» **TASK**:
Each line from the beginning of the data below through the line containing "return found" should be repeated exactly, please.

** start SOURCE EXCERPT **

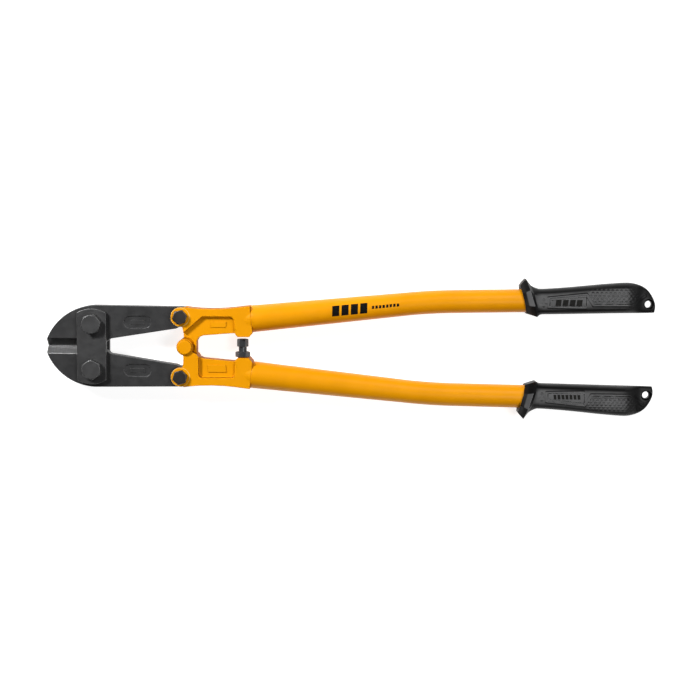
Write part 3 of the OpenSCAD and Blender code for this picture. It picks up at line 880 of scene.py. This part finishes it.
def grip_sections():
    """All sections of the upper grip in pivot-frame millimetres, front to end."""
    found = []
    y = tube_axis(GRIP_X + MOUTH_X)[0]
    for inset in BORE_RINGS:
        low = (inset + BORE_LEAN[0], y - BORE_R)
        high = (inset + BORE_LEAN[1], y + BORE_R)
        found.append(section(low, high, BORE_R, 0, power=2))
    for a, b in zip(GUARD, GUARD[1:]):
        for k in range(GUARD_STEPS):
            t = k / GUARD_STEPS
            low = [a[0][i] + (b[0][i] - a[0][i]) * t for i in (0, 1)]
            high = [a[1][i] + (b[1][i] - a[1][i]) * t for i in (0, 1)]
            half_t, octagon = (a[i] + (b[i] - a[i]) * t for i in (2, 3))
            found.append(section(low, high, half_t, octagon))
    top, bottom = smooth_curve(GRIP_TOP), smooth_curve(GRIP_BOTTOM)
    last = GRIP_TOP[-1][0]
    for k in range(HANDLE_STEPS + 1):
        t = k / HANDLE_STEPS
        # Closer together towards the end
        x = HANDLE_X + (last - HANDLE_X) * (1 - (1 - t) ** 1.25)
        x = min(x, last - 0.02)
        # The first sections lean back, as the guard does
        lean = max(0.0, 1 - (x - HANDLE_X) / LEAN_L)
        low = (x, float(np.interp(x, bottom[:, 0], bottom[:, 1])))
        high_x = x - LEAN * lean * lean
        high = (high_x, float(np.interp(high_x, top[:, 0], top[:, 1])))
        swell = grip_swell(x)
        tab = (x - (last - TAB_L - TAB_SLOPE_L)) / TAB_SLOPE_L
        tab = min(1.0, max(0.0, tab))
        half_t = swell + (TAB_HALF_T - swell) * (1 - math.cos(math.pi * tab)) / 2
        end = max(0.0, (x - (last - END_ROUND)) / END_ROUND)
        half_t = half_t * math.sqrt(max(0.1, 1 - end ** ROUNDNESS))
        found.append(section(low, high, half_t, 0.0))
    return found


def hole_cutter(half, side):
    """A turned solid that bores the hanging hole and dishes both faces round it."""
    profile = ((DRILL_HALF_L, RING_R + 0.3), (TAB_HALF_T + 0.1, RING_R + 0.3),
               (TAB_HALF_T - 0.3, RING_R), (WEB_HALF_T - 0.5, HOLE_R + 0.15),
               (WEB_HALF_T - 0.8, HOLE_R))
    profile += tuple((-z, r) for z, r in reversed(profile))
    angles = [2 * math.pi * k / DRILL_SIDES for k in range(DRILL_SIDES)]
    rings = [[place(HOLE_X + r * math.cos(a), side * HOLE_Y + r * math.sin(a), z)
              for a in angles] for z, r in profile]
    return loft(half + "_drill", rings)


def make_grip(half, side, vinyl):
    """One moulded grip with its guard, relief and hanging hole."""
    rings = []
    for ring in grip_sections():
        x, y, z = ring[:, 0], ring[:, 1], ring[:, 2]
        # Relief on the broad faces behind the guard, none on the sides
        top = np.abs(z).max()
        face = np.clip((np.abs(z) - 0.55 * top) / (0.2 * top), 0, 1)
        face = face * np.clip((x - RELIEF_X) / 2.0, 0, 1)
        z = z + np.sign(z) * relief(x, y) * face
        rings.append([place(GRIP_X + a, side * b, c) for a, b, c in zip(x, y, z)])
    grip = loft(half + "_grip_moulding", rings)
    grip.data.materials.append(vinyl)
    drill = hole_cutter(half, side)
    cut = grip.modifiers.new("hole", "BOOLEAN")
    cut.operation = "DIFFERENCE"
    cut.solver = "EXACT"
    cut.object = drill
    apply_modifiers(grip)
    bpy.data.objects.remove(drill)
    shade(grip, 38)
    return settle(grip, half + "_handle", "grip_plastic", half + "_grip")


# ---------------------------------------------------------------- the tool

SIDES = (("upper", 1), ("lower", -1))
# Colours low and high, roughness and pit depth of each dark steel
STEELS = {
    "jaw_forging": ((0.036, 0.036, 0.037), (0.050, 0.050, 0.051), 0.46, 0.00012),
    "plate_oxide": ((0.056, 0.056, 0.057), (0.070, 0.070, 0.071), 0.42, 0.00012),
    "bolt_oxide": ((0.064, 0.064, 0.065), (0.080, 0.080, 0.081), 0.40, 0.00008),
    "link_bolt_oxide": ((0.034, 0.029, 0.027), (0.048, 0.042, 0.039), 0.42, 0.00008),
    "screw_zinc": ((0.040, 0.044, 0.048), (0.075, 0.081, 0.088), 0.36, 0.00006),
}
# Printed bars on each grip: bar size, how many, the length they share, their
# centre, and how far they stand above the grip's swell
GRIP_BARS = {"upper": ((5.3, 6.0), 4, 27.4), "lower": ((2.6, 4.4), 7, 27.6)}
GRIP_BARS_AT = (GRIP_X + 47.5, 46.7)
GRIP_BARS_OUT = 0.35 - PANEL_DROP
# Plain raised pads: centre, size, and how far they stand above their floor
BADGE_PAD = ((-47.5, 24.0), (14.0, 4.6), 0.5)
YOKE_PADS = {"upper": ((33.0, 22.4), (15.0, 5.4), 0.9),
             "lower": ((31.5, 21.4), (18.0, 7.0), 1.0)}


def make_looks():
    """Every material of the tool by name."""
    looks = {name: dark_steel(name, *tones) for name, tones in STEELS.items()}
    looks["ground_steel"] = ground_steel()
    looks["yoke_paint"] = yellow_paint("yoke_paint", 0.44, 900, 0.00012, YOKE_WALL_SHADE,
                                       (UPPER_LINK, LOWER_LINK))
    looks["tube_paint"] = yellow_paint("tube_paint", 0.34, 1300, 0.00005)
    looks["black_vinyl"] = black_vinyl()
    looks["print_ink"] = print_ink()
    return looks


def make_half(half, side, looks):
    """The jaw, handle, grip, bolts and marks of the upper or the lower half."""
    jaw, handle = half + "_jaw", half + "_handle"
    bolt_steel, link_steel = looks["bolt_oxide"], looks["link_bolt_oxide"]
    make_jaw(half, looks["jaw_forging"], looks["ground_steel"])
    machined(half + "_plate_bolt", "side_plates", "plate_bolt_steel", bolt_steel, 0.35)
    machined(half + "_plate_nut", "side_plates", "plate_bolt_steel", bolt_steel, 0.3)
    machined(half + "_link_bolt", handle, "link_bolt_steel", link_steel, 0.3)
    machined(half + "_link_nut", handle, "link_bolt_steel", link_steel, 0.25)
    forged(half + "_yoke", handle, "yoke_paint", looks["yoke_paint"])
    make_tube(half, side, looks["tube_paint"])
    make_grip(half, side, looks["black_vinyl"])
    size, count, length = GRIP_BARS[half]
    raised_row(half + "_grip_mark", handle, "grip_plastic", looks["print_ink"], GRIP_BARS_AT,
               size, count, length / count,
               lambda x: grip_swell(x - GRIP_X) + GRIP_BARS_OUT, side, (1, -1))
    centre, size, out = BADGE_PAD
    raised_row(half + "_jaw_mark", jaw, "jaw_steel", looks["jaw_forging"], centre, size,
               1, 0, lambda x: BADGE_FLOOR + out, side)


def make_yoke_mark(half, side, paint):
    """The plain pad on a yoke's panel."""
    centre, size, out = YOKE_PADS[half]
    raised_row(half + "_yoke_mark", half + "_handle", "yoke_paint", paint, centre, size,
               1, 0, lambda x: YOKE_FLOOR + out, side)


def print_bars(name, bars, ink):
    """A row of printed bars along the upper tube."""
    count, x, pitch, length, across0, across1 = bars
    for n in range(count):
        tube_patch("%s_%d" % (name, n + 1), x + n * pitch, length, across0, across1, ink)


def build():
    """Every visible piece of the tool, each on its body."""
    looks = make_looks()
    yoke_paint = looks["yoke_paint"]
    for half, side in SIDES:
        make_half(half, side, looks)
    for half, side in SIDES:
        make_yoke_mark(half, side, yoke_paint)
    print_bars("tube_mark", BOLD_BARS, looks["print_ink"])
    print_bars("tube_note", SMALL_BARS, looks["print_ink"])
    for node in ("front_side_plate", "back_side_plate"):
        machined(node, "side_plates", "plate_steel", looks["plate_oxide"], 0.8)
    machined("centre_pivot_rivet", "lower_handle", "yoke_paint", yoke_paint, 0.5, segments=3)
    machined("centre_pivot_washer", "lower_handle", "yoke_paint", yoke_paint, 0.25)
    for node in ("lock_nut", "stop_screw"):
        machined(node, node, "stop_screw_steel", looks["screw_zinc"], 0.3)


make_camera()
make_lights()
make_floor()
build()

** end SOURCE EXCERPT **

» **FINISHED EXERCISE**:
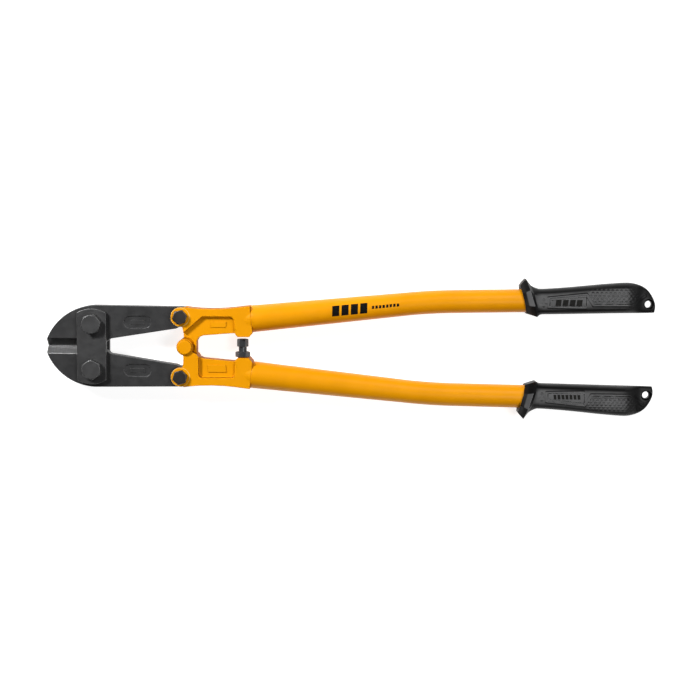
Write part 3 of the OpenSCAD and Blender code for this picture. It picks up at line 880 of scene.py. This part finishes it.
def grip_sections():
    """All sections of the upper grip in pivot-frame millimetres, front to end."""
    found = []
    y = tube_axis(GRIP_X + MOUTH_X)[0]
    for inset in BORE_RINGS:
        low = (inset + BORE_LEAN[0], y - BORE_R)
        high = (inset + BORE_LEAN[1], y + BORE_R)
        found.append(section(low, high, BORE_R, 0, power=2))
    for a, b in zip(GUARD, GUARD[1:]):
        for k in range(GUARD_STEPS):
            t = k / GUARD_STEPS
            low = [a[0][i] + (b[0][i] - a[0][i]) * t for i in (0, 1)]
            high = [a[1][i] + (b[1][i] - a[1][i]) * t for i in (0, 1)]
            half_t, octagon = (a[i] + (b[i] - a[i]) * t for i in (2, 3))
            found.append(section(low, high, half_t, octagon))
    top, bottom = smooth_curve(GRIP_TOP), smooth_curve(GRIP_BOTTOM)
    last = GRIP_TOP[-1][0]
    for k in range(HANDLE_STEPS + 1):
        t = k / HANDLE_STEPS
        # Closer together towards the end
        x = HANDLE_X + (last - HANDLE_X) * (1 - (1 - t) ** 1.25)
        x = min(x, last - 0.02)
        # The first sections lean back, as the guard does
        lean = max(0.0, 1 - (x - HANDLE_X) / LEAN_L)
        low = (x, float(np.interp(x, bottom[:, 0], bottom[:, 1])))
        high_x = x - LEAN * lean * lean
        high = (high_x, float(np.interp(high_x, top[:, 0], top[:, 1])))
        swell = grip_swell(x)
        tab = (x - (last - TAB_L - TAB_SLOPE_L)) / TAB_SLOPE_L
        tab = min(1.0, max(0.0, tab))
        half_t = swell + (TAB_HALF_T - swell) * (1 - math.cos(math.pi * tab)) / 2
        end = max(0.0, (x - (last - END_ROUND)) / END_ROUND)
        half_t = half_t * math.sqrt(max(0.1, 1 - end ** ROUNDNESS))
        found.append(section(low, high, half_t, 0.0))
    return found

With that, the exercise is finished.